Vorgestellt wurde zur Saisoneröffnung das Sozialprojekt des Rotary Clubs Karlsruhe. Dessen Präsident, Hans Ott, hatte die Idee entwickelt. Ott war lange Jahre im Bereich Medizintechnik für das Auge weltweit tätig und kennt aus familiärer Erfahrungen die Probleme von Menschen mit Sehbehinderung. Doch wie kann man als Nicht-Betroffener ein solches Projekt sinnvoll umsetzen? Ein rotarischer Freund stellte den Kontakt zum Studienzentrum für Sehgeschädigte (SZS) der Universität Karlsruhe (KIT)her, das die Idee begeistert aufgriff und in die richtigen Bahnen lenkte: Gerhard Jaworek, ein dort arbeitender vollblinder Informatiker, setzte sich nachdrücklich für einen ertastbaren Zooplan mit Erklärungen in Blindenschrift ein, den das Team des SZS dann umsetzte. Damit hat jeder Sehgeschädigte die Möglichkeit, vor und während seines Zoobesuchs, der erfahrungsgemäß immer in Begleitung eines Sehenden stattfindet, sich zu orientieren.
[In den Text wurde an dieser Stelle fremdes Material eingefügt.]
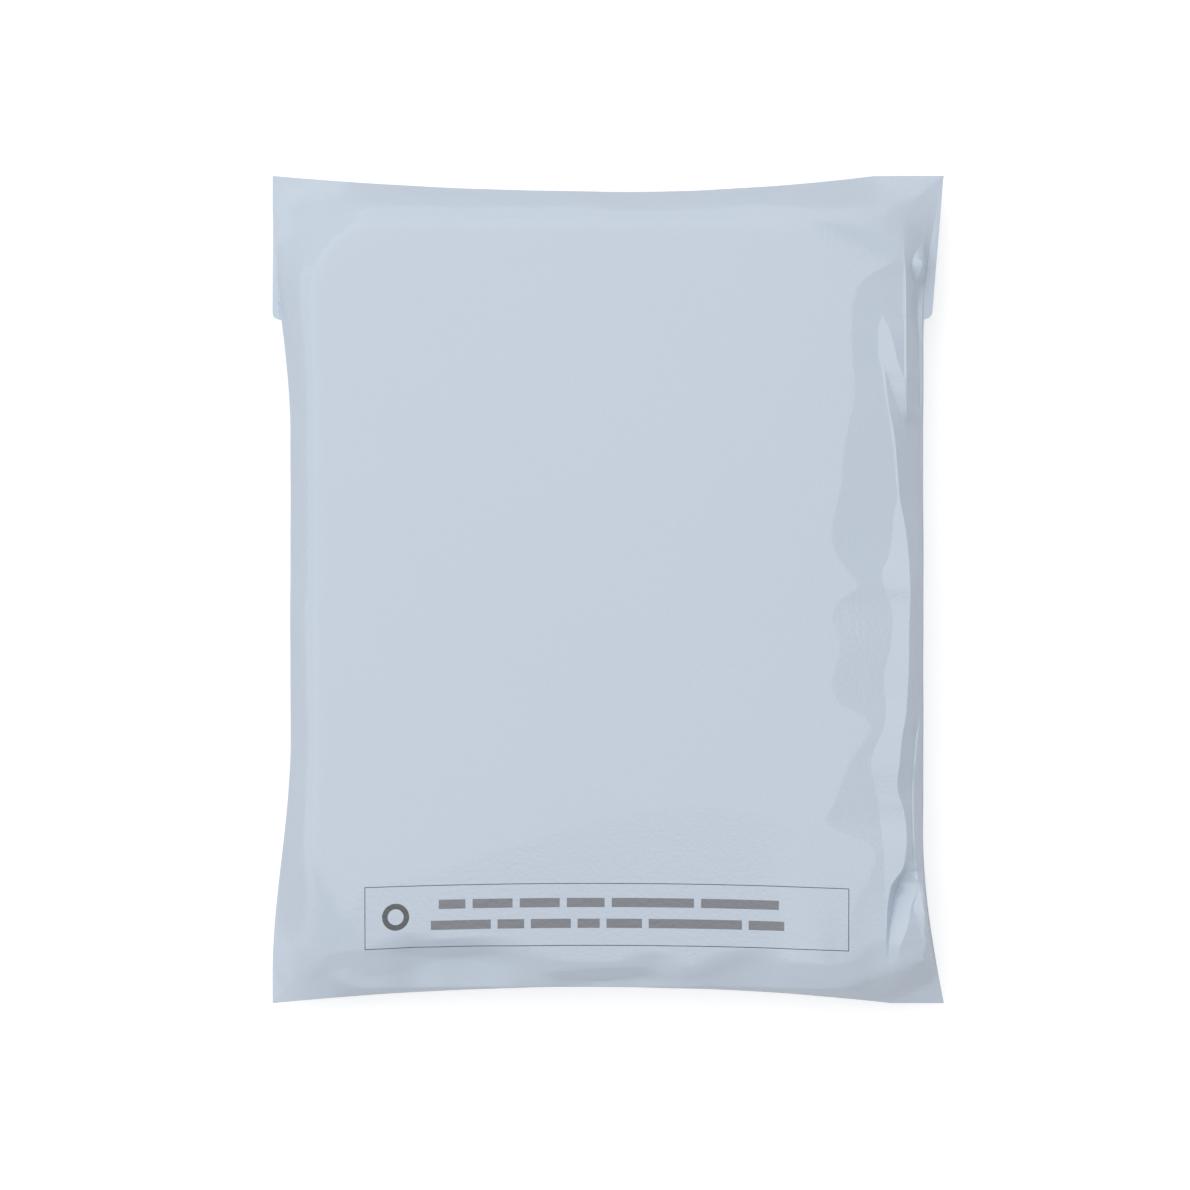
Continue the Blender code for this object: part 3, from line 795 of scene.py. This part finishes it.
class Nodes:
    """Short forms for building a material's node tree."""

    def __init__(self, material):
        material.use_nodes = True
        self.tree = material.node_tree
        self.shader = self.tree.nodes["Principled BSDF"]

    def add(self, kind, **settings):
        node = self.tree.nodes.new(kind)
        for name, value in settings.items():
            setattr(node, name, value)
        return node

    def link(self, source, target):
        self.tree.links.new(source, target)

    def math(self, operation, *values):
        node = self.add("ShaderNodeMath", operation=operation)
        for socket, value in zip(node.inputs, values):
            self.put(value, socket)
        return node.outputs[0]

    def put(self, value, socket):
        """Links a socket to another, or sets it where the value is a plain one."""
        if isinstance(value, bpy.types.NodeSocket):
            self.link(value, socket)
        else:
            socket.default_value = value

    def mix(self, share, first, second):
        node = self.add("ShaderNodeMix", data_type="RGBA")
        self.put(share, node.inputs["Factor"])
        self.put(first, node.inputs["A"])
        self.put(second, node.inputs["B"])
        return node.outputs["Result"]

    def range(self, value, low, high):
        node = self.add("ShaderNodeMapRange")
        self.put(value, node.inputs["Value"])
        node.inputs["To Min"].default_value = low
        node.inputs["To Max"].default_value = high
        return node.outputs["Result"]

    def noise(self, coordinates, scale, detail=2.0):
        node = self.add("ShaderNodeTexNoise")
        node.inputs["Scale"].default_value = scale
        node.inputs["Detail"].default_value = detail
        self.link(coordinates, node.inputs["Vector"])
        return node.outputs["Fac"]


def within(nodes, value, middle, reach):
    """1 where the value lies no further than this from the middle."""
    return nodes.math("COMPARE", value, middle, reach)


def panel_places(nodes):
    """(millimetres across the panel, millimetres up it) as sockets."""
    panel = nodes.add("ShaderNodeUVMap", uv_map="print").outputs["UV"]
    split = nodes.add("ShaderNodeSeparateXYZ")
    nodes.link(panel, split.inputs[0])
    return (
        nodes.math("MULTIPLY", split.outputs["X"], PRINT_WIDTH / MM),
        nodes.math("MULTIPLY", split.outputs["Y"], PRINT_HEIGHT / MM),
    )


def front_mask(nodes):
    """1 on the front film, where the surface faces up."""
    split = nodes.add("ShaderNodeSeparateXYZ")
    nodes.link(nodes.add("ShaderNodeNewGeometry").outputs["Normal"], split.inputs[0])
    return nodes.math("GREATER_THAN", split.outputs["Z"], 0.0)


def past_half(nodes, place, half):
    """How far a place lies past the panel's edge, counted from its middle: below 0 inside."""
    from_middle = nodes.math("ABSOLUTE", nodes.math("SUBTRACT", place, half))
    return nodes.math("SUBTRACT", from_middle, half)


def line_mask(nodes, across, up):
    """1 on the panel's outline and on the ring."""
    beside = past_half(nodes, across, PRINT_WIDTH / MM / 2)
    beyond = past_half(nodes, up, PRINT_HEIGHT / MM / 2)
    outline = within(nodes, nodes.math("MAXIMUM", beside, beyond), -PANEL_LINE / 2, PANEL_LINE / 2)
    offsets = [nodes.math("SUBTRACT", place, middle) for place, middle in zip((across, up), RING_MIDDLE)]
    squares = [nodes.math("MULTIPLY", offset, offset) for offset in offsets]
    from_middle = nodes.math("SQRT", nodes.math("ADD", *squares))
    ring = within(nodes, from_middle, RING_RADIUS, RING_LINE / 2)
    return nodes.math("MAXIMUM", outline, ring)


def bar_mask(nodes, across, up):
    """1 on the bars that stand for the rows of print."""
    rows = []
    for row in BAR_ROWS:
        bars = []
        start = row["start"]
        for length in row["lengths"]:
            bars.append(within(nodes, across, start + length / 2, length / 2))
            start += length + row["gap"]
        along_row = bars[0]
        for bar in bars[1:]:
            along_row = nodes.math("ADD", along_row, bar)
        rows.append(nodes.math("MULTIPLY", along_row, within(nodes, up, row["middle"], BAR_HEIGHT / 2)))
    return nodes.math("ADD", *rows)


def film_material():
    material = bpy.data.materials.new("mailer_film")
    nodes = Nodes(material)
    where = nodes.add("ShaderNodeTexCoord").outputs["Object"]
    cloud = nodes.noise(where, CLOUD_SCALE)
    smear = nodes.noise(where, SMEAR_SCALE)
    grain = nodes.noise(where, GRAIN_SCALE)
    lighter = tuple(c * CLOUD_GAIN for c in FILM_COLOUR[:3]) + (1.0,)
    colour = nodes.mix(cloud, FILM_COLOUR, lighter)
    across, up = panel_places(nodes)
    front = front_mask(nodes)
    bars = nodes.math("MULTIPLY", bar_mask(nodes, across, up), front)
    lines = nodes.math("MULTIPLY", line_mask(nodes, across, up), front)
    colour = nodes.mix(bars, colour, BAR_COLOUR)
    colour = nodes.mix(lines, colour, INK_COLOUR)
    nodes.link(colour, nodes.shader.inputs["Base Color"])
    nodes.link(nodes.range(smear, *FILM_ROUGHNESS), nodes.shader.inputs["Roughness"])
    bump = nodes.add("ShaderNodeBump")
    bump.inputs["Strength"].default_value = GRAIN_STRENGTH
    bump.inputs["Distance"].default_value = GRAIN_DEPTH
    nodes.link(grain, bump.inputs["Height"])
    nodes.link(bump.outputs["Normal"], nodes.shader.inputs["Normal"])
    return material


def floor_piece():
    bpy.ops.mesh.primitive_plane_add(size=FLOOR_SIZE, location=(0, 0, -FLOOR_DROP))
    floor = bpy.context.object
    floor.name = "floor"
    material = bpy.data.materials.new("floor")
    nodes = Nodes(material)
    nodes.shader.inputs["Base Color"].default_value = FLOOR_COLOUR
    nodes.shader.inputs["Roughness"].default_value = FLOOR_ROUGHNESS
    nodes.shader.inputs["Specular IOR Level"].default_value = 0.0
    nodes.shader.inputs["Emission Color"].default_value = (1.0, 1.0, 1.0, 1.0)
    to_camera = nodes.add("ShaderNodeLightPath").outputs["Is Camera Ray"]
    glow = nodes.math("MULTIPLY", to_camera, FLOOR_GLOW)
    nodes.link(glow, nodes.shader.inputs["Emission Strength"])
    floor.data.materials.append(material)
    return floor


def add_lamp(name, place, target, size, radiance):
    lamp = bpy.data.lights.new(name, "AREA")
    lamp.shape = "RECTANGLE"
    lamp.size, lamp.size_y = size
    lamp.energy = radiance * math.pi * size[0] * size[1]
    softbox = bpy.data.objects.new(name, lamp)
    softbox.location = place
    softbox.rotation_euler = (Vector(target) - Vector(place)).to_track_quat("-Z", "Y").to_euler()
    bpy.context.scene.collection.objects.link(softbox)


def set_world():
    """A white world that is dimmer as a light than where it is seen or reflected."""
    world = bpy.data.worlds.new("studio")
    bpy.context.scene.world = world
    world.use_nodes = True
    tree = world.node_tree
    background = tree.nodes["Background"]
    background.inputs["Color"].default_value = (1.0, 1.0, 1.0, 1.0)
    path = tree.nodes.new("ShaderNodeLightPath")
    seen = path.outputs["Is Camera Ray"]
    for kind in ("Is Glossy Ray", "Is Transmission Ray"):
        either = tree.nodes.new("ShaderNodeMath")
        either.operation = "MAXIMUM"
        tree.links.new(seen, either.inputs[0])
        tree.links.new(path.outputs[kind], either.inputs[1])
        seen = either.outputs[0]
    level = tree.nodes.new("ShaderNodeMapRange")
    level.inputs["To Min"].default_value = WORLD_LIGHT
    level.inputs["To Max"].default_value = WORLD_SEEN
    tree.links.new(seen, level.inputs["Value"])
    tree.links.new(level.outputs["Result"], background.inputs["Strength"])


def add_camera():
    data = bpy.data.cameras.new("camera")
    data.lens = LENS
    data.sensor_width = SENSOR
    data.clip_end = VIEW_END
    camera = bpy.data.objects.new("camera", data)
    distance = VIEW_WIDTH / SENSOR * LENS
    camera.location = (*VIEW_CENTRE, OUTLINE_HEIGHT + distance)
    bpy.context.scene.collection.objects.link(camera)
    bpy.context.scene.camera = camera


def main():
    bpy.context.scene.view_settings.view_transform = "Standard"
    film = film_piece()
    film.data.materials.append(film_material())
    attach(film, "root")
    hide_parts("mailer_bag")
    floor_piece()
    for lamp in LAMPS:
        add_lamp(**lamp)
    set_world()
    add_camera()


main()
Neben dem Plan, der für eine geringe Schutzgebühr an den Kassen erhältlich ist, werden in der zweiten Phase an den Gehegen selbst Reliefs von Tierspuren in Originalgröße der Zootiere wie Elefant, Löwe, Giraffe, Schimpanse usw. als Abgüsse aus witterungsbeständigen und Vandalismus-resistenten Materialien ertastbar angebracht.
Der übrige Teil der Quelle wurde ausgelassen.